Note that earlier Microsoft Word versions artificially capped this at
grade 12; the original formula extended the scoring to grade 17. Later PC versions go above 12, but the Mac
version has not been fixed to my knowledge.
Let’s
give it a try with an example from the government website, Plain
Language (for some hilarious reading, check this site out). This is the “before” version of a government
regulation:
“Under 25 CFR §1.4(b), the Secretary of
the Interior may in specific cases or in specific geographic areas, adopt or
make applicable to off-reservation Indian lands all or any part of such laws,
ordinances, codes, resolutions, rules or other regulations of the State and
political subdivisions in which the land is located as the Secretary shall
determine to be in the best interest of the Indian owner or owners in achieving
the highest and best use of such property.”
If
we examine the readability statistics (left), we are not surprised to find that
it gets a zero score for Flesch Reading Ease and a 12 for the
Flesch-Kincaid score.
Here
is how it was improved:
“Section 1.4(b) of 25 CFR allows us to
make State or local laws or regulations apply to your off-reservation lands. We
will do this only if we find that it will help you to achieve the highest and
best use of your lands.”
I
think this version is more readable than the original, and the readability
statistics confirm this. The Flesch
Reading Ease Score has been increased to 67.2 and a 9th grader
should be able to understand it.
Let’s
try a science example. Here is a
sentence from Margaret Mead’s “Coming of Age in Samoa” (which I’ve analyzed in
a previous post):
"For it must be realised by
any student of civilisation that we pay heavily for our heterogeneous, rapidly
changing civilisation; we pay in high proportions of crime and delinquency, we
pay in the conflicts of youth, we pay in an ever-increasing number of neuroses,
we pay in the lack of a coherent tradition without which the development of art
is sadly handicapped."
Its
Flesch Reading Ease Score is 29.3, and someone would need a 12th
grade education (or higher) to understand it.

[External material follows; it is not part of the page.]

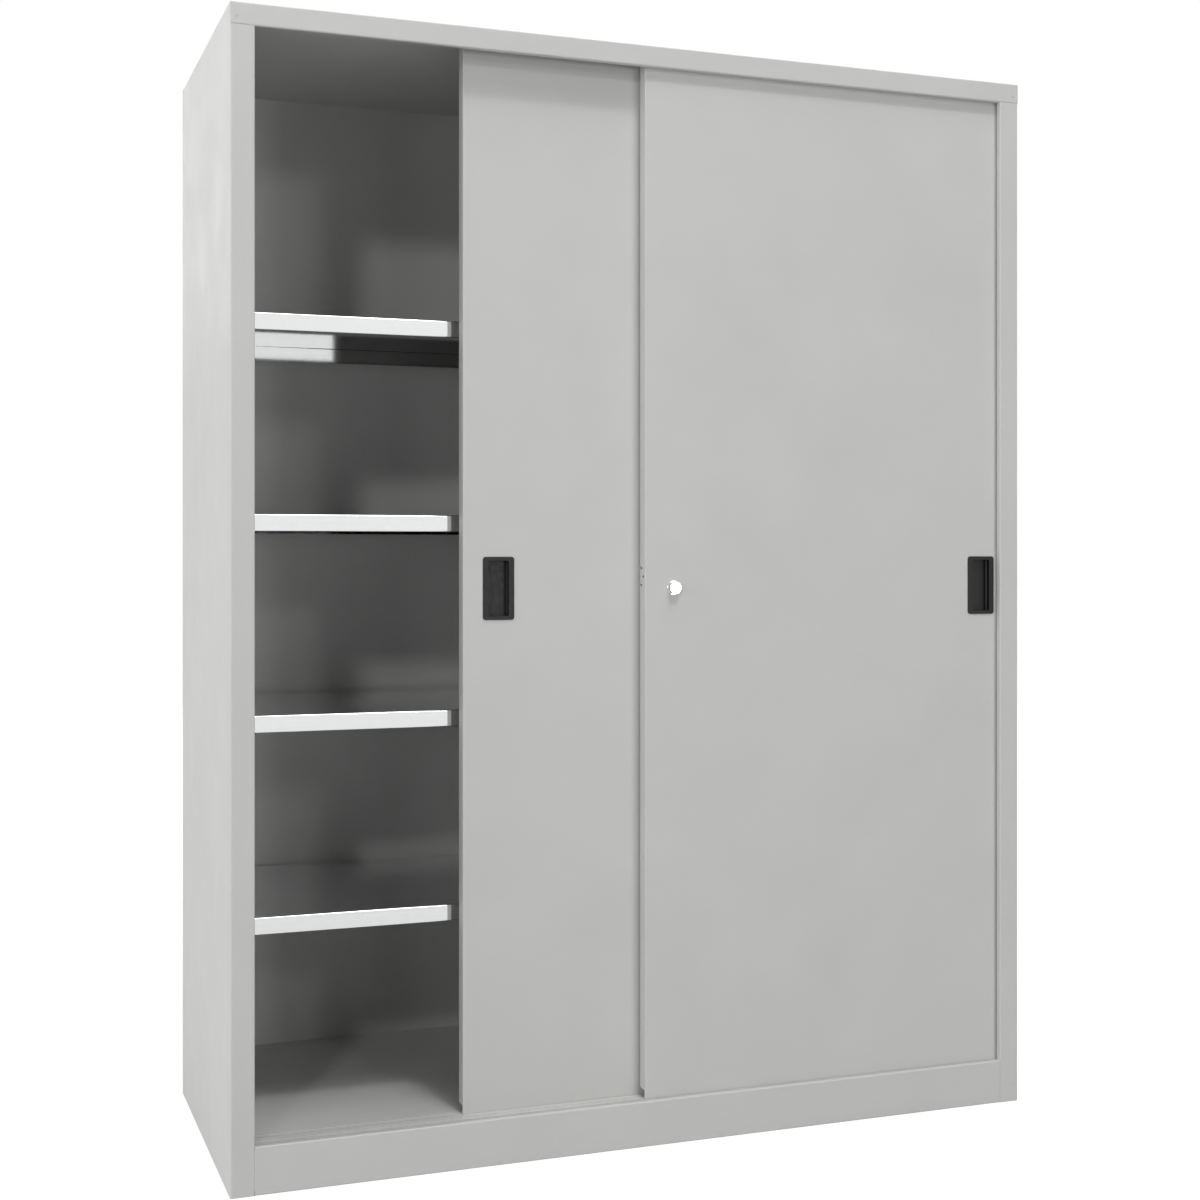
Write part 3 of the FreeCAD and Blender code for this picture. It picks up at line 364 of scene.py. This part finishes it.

Part of the reason it gets a low score is that the sentence is long and
convoluted. If we change it a bit, we
can raise the score:
“Any student should realize that our
complex and changing civilization costs us in terms of greater crime and more
neuroses. This situation leads to a lack
of coherent traditions, which hampers the development of art”.
This
revision raises the Flesch Reading Ease Score to 51.2 and a 10th
grader should understand it.
Now, let me
hasten to add that I’m just using this as an example of how these readability
indices work. I’m not suggesting that
Mead’s sentence was poorly written and needed revision. In fact, in my previous post, I used this
example to illustrate the additive style of sentence construction….one that
usually adds to the emotion or “atmosphere” of a piece.
The
point here is that you can use such readability indices to see how much mental
effort a reader needs to exert to understand a statement you’ve written. There are certainly limitations to the use of
such indices, and there are critics (see this paper for a more detailed description of
these indices and the main criticisms).
You definitely don’t want to write solely to meet these or other
readability statistics, which have their limitations; you should always write
to your audience and use common-sense in constructing your narratives. However, I’ve found such statistics to be
useful especially in taking a description and seeing if it would be
understandable by a non-specialist.
And there
are other statistics given along with the two scores discussed above.
Another
useful bit of information that comes with the readability statistics is the
number of passive sentences (see screenshots above). Technical writing
tends to use this type of construction, but should strive to use an active
construction whenever feasible. Word’s
readability statistics includes an estimate of the proportion of passive
sentences in a passage.
Many
people are confused, however, about what is meant by active versus passive
construction (see this post for more discussion). People often think that an active
construction involves the use of first-person pronouns: “We reviewed the data
in multiple studies.” As opposed to : “The data in multiple studies were
reviewed.” Yes, these are examples of
active versus passive constructions, respectively, but not because of the
personal pronoun. The distinction is
whether or not the action of the subject is expressed in the verb.
To illustrate, here’s another example of a passive
construction: “Increased salinity was found to cause a shift in species
composition.” Here, the subject of the sentence receives the action expressed
in the verb.
Here is the active construction of that sentence:
“Increased salinity caused a shift in species composition. “ In this
version, the subject of the sentence performs the action expressed in the
verb. No first-person pronouns are
involved.
Unfortunately, the calculation of passive sentences in
Word sometimes underestimates the percentage (for a longer discussion, see the
reference above). However, it’s still
useful, especially if it encourages the writer to be aware of passive versus active
sentence construction. Overall, the active construction tends to be shorter and easier to understand. It also leads to more dynamic writing that is
more enjoyable to read. Technical
writing typically must fit into a word limit set by a journal. By reducing the proportion of passive
sentences, you can often reduce the word count of your document and at the same
time increase its readability. The total
words in a passage, as well as number of words per sentence, are also given in
the readability statistics. These
statistics can be very helpful when you need to reduce the length of your
narrative.
If you’ve never tried the readability statistics
offered in Word or other programs, give it a try, especially if you frequently
get the criticism that your writing is difficult to understand.
2 comments:
Nice post! The second-last paragraph, though, I think you meant that ACTIVE sentences tend to be more concise and interesting?
Thanks for catching that...I changed the sentence around and neglected to replace "passive" with "active".